DATA PROVIDED:
═══
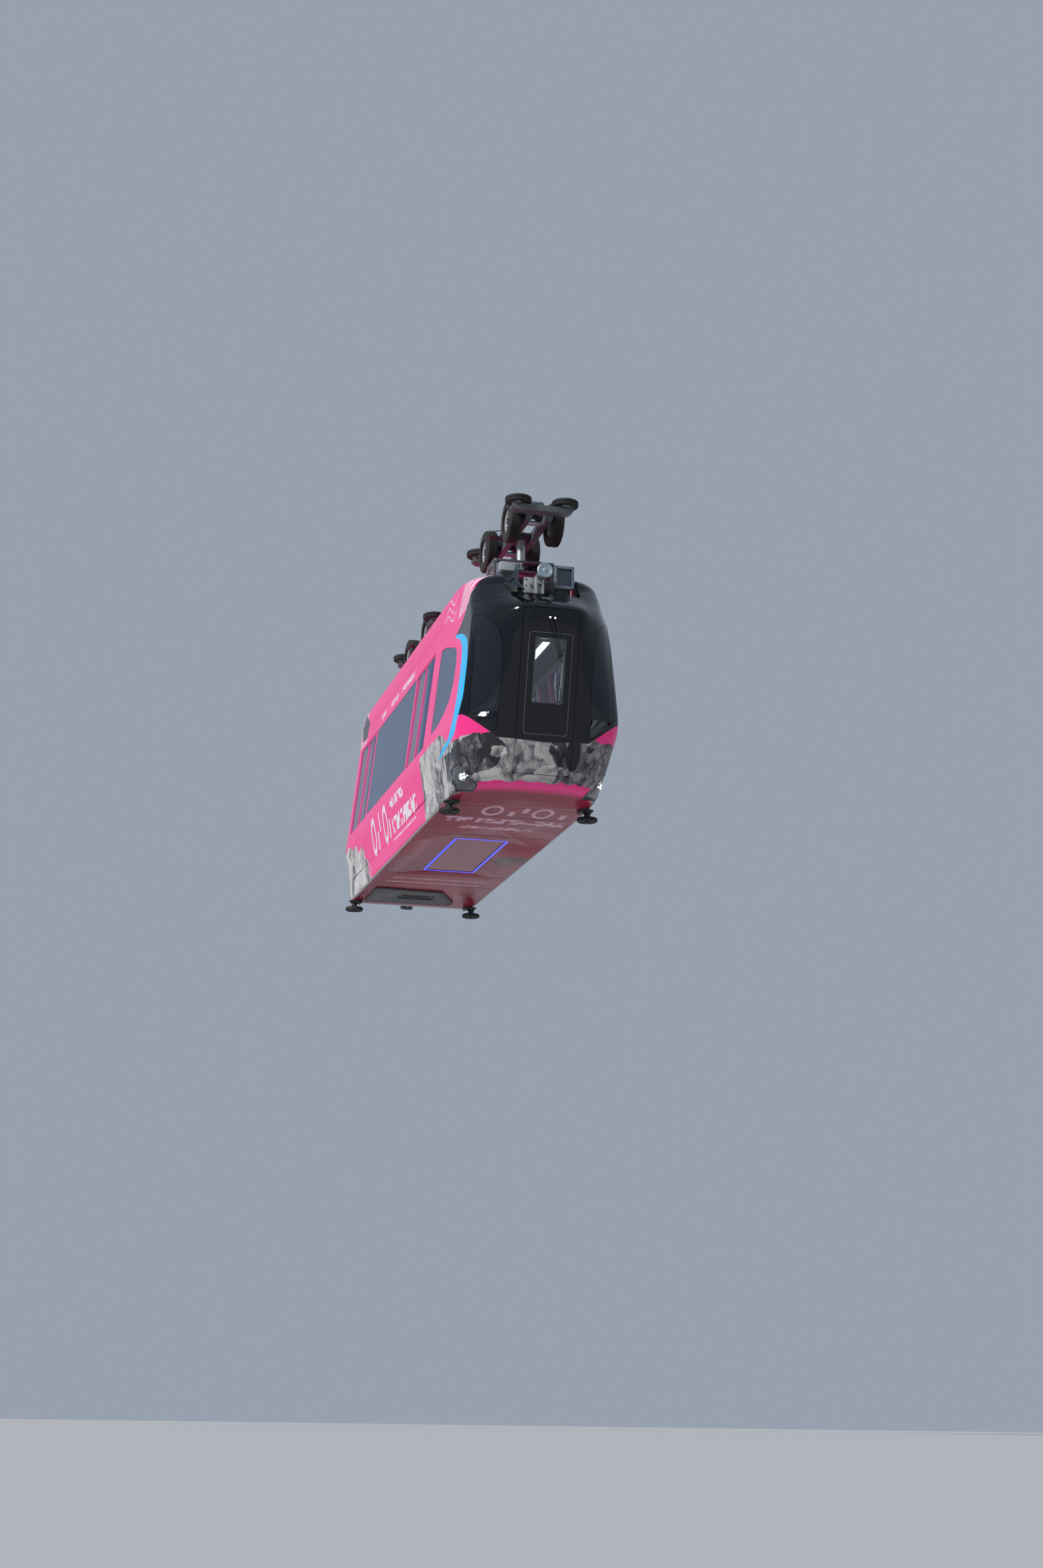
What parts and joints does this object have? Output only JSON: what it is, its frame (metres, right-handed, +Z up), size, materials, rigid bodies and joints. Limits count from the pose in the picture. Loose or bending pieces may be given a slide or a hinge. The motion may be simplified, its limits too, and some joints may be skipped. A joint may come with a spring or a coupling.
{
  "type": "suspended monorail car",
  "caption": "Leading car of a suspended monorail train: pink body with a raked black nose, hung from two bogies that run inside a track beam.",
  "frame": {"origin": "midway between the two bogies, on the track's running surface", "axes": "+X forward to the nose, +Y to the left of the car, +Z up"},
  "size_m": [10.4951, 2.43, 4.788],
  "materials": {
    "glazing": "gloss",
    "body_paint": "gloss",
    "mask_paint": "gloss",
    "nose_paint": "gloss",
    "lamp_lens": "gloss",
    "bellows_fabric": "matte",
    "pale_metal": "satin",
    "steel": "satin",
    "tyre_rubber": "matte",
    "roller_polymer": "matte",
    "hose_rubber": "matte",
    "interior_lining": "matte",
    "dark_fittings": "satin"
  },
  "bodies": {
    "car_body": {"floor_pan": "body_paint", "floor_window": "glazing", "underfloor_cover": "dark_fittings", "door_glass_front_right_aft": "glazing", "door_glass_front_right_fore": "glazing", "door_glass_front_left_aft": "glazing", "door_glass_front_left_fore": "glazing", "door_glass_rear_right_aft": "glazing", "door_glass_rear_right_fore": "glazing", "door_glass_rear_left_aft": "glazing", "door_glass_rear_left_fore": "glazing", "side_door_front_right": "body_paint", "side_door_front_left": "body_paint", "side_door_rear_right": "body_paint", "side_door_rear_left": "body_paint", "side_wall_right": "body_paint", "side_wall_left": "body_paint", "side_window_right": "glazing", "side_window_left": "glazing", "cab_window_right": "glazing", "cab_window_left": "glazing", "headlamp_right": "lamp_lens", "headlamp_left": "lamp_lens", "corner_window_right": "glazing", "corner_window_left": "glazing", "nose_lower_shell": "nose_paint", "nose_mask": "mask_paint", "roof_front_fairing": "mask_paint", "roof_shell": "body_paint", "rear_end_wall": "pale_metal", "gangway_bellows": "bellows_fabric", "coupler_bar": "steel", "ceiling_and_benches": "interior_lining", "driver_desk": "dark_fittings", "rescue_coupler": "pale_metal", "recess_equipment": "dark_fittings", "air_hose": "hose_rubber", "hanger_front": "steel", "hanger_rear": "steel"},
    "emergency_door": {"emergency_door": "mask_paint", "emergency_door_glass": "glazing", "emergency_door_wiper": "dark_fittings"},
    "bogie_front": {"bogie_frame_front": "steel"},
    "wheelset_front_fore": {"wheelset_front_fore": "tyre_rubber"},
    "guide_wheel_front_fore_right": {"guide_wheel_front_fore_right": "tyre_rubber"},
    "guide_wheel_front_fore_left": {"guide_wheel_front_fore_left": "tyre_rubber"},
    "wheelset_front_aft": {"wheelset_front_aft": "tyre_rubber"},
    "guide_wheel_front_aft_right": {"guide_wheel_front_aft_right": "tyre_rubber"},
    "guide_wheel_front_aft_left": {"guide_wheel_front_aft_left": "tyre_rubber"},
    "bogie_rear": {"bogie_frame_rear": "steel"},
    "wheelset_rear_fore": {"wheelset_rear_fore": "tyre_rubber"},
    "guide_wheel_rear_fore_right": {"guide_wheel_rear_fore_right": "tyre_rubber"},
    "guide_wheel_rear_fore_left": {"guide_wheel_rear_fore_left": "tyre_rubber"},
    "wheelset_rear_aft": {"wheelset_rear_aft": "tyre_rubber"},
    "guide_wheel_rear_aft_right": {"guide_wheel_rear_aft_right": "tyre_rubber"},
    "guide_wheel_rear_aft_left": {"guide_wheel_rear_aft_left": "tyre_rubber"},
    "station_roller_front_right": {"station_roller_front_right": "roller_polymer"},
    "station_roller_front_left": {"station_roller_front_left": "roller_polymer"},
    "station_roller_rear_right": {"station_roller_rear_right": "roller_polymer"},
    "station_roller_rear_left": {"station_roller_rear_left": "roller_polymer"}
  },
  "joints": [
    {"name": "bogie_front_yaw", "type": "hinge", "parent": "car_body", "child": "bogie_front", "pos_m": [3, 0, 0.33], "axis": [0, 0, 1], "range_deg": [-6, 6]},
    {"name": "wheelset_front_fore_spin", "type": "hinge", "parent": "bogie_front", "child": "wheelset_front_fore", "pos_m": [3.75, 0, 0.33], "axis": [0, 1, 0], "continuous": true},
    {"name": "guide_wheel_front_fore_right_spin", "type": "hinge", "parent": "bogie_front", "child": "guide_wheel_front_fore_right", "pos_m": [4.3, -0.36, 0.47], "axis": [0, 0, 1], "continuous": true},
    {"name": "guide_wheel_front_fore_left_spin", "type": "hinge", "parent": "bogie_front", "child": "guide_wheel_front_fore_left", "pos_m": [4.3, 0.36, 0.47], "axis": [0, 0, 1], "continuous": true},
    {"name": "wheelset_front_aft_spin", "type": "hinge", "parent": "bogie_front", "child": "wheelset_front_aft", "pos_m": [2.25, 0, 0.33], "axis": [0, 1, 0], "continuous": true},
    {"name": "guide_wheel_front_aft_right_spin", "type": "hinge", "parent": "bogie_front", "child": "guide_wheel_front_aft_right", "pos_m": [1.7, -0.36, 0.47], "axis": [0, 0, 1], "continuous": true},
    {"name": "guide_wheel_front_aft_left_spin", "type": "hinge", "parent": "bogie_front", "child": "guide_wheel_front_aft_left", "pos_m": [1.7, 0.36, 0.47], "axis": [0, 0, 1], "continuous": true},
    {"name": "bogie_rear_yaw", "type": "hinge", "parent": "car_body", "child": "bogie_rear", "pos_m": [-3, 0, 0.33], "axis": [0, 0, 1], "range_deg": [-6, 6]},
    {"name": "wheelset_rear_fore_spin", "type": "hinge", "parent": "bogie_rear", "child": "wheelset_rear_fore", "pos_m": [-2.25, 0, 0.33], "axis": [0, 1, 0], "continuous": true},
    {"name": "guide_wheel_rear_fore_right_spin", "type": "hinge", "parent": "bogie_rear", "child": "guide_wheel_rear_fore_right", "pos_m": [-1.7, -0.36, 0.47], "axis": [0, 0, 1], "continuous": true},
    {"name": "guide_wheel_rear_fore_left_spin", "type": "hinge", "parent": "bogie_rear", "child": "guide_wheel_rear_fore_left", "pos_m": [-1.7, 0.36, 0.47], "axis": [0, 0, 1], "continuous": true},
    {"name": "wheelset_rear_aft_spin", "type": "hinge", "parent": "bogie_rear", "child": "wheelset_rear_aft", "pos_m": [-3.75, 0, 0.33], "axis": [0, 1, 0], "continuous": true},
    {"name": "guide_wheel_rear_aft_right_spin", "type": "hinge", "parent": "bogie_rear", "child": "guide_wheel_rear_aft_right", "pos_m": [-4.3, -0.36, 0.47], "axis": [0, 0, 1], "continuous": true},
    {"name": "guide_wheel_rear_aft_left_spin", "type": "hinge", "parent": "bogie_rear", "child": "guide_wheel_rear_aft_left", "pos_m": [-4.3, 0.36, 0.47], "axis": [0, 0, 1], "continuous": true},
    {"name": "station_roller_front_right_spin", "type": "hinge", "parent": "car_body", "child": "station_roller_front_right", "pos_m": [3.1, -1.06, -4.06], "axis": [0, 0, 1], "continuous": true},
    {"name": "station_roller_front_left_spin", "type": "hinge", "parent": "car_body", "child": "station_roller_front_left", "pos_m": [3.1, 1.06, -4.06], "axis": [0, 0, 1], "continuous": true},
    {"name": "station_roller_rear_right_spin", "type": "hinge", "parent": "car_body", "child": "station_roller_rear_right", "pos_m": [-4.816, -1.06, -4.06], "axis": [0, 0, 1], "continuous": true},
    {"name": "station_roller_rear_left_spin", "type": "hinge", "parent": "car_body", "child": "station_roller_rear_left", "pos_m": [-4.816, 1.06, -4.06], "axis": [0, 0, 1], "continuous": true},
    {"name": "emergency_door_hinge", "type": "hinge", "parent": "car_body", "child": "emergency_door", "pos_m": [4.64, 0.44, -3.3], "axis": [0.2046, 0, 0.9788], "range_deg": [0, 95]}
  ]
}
═══
WHAT YOU WILL DO:
Report each line of the material above where the word "joints" appears.

EXERCISE RESULT:
What parts and joints does this object have? Output only JSON: what it is, its frame (metres, right-handed, +Z up), size, materials, rigid bodies and joints. Limits count from the pose in the picture. Loose or bending pieces may be given a slide or a hinge. The motion may be simplified, its limits too, and some joints may be skipped. A joint may come with a spring or a coupling.
  "joints": [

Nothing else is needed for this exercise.